Last evening, Chicago's Fox News at Nine aired the segment "Cardinal George Talks About Pope's Visit to America." Reporter Nancy Pender's interview with Chicago's Cardinal Francis George included video of Pope Benedict XVI touring the United States as Ms. Pender provided the voice-over:

"The Cardinal says the visit reinforced his view of the Pope as a warm, compassionate man, and not the hardline conservative he's reputed to be."

CARDINAL GEORGE: None of us is totally responsible for our reputations, it's what you make of it. So if that's the reputation he had, then it turns out not to be entirely true, because the man I saw during this visit is the man I've known for the last 20 years since being a bishop.

In speaking with Ms.

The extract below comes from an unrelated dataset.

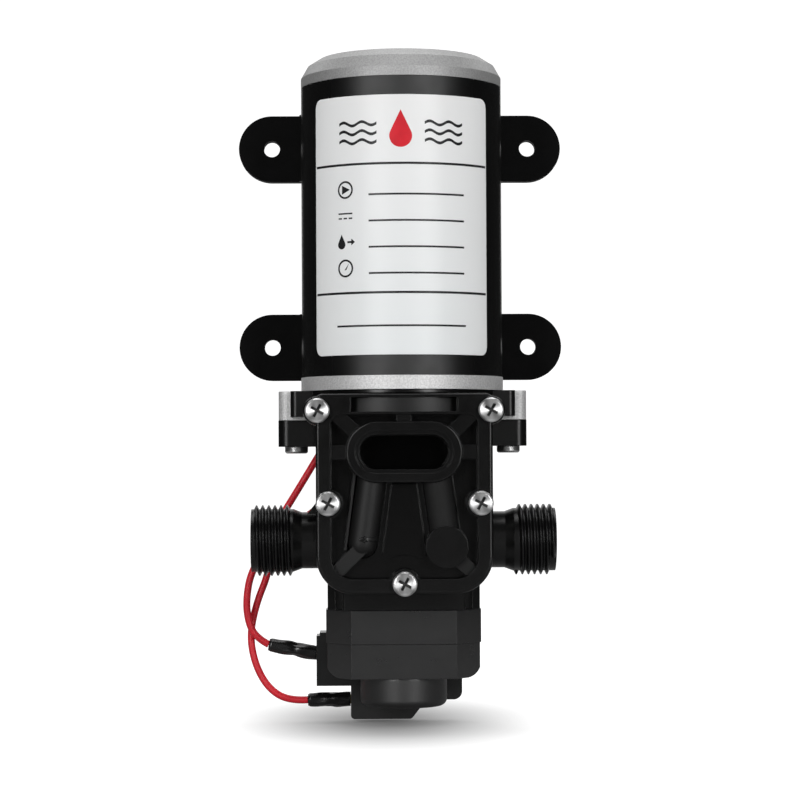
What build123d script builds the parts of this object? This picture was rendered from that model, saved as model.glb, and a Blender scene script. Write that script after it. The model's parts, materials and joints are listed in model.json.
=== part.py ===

Pender, did the Cardinal himself contrast the "warm compassionate man" with his supposed reputation as a "hardline conservative"? That we don't know because we didn't hear him use those words.

What we do know is that Nancy Pender's language advances one of liberaldom's hoariest myths. that conservatives are by nature cold and uncompassionate. By contrast, liberals - who for obvious reasons now often prefer to be called "progressives" - are filled with love and concern.

They demonstrate this love and concern by using other people's money to operate huge social-welfare schemes. The fact these programs usually, if not always, fail is of no consequence. Just the realization that the original intention was noble is all that matters.

Nancy Pender's statement that His Holiness isn't a "hardline conservative" might assure some, but I wonder if she asked folks from, say, the National Abortion Rights Action League - which for obvious reasons now prefers to be called NARAL - whether they'd concur.